The parallels with today’s war of ethnic cleansing in Darfur are so clear it is hard not to despair a little (or a lot). I heard that Robert Zellick is going back to Darfur , that will be his second trip and Condelezza Rice has also visited Sudan this year. So the US is in discussion with Khartoum, potentially a positive sign, but let us hope and pray they are not engaged in the politics of appeasement.

Lord Ashdown’s words echo in my ears. Those is us who have been to Sudan and seen what is happening see a terrible vision and feel a moral imperative to act in whatever ways we can to help. I now understand even more clearly why the people who have given me most support in keeping this moral flame alight, are those who lived, worked and suffered in Bosnia. Among them are war correspondents, poets, humanitarian aid workers and Bosnians.

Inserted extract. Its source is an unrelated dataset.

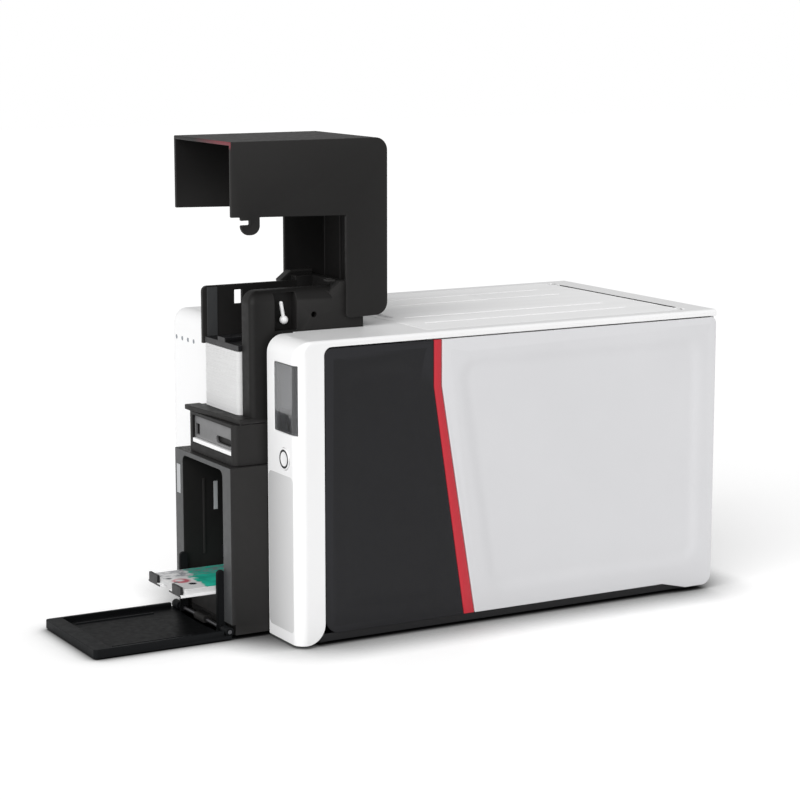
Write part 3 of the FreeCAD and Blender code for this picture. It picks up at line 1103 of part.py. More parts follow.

If there is hope for democracy and rebuilt lives among the returnees in Bosnia, I suppose there might be hope for the Sudanese. It has 10 taken years to approach a viable basis for democracy in Bosnia, and Ashdown does make clear that all is far from resolved: “The greatest failure is that although we have created institutions we have not created a civil society”. It is hard to imagine a quick resolution is Sudan. When I was in Chad in October, one veteran aid worker reported that when UN envoy Jan Engelund was there a year ago he had told the refugees they would be home by the next Ramadan. Ramadan is about to end and I saw no evidence they will be home by next year either.

Action and intervention are what is needed. We share a moral obligation to keep this crisis front and center stage. Appeasement is not an option.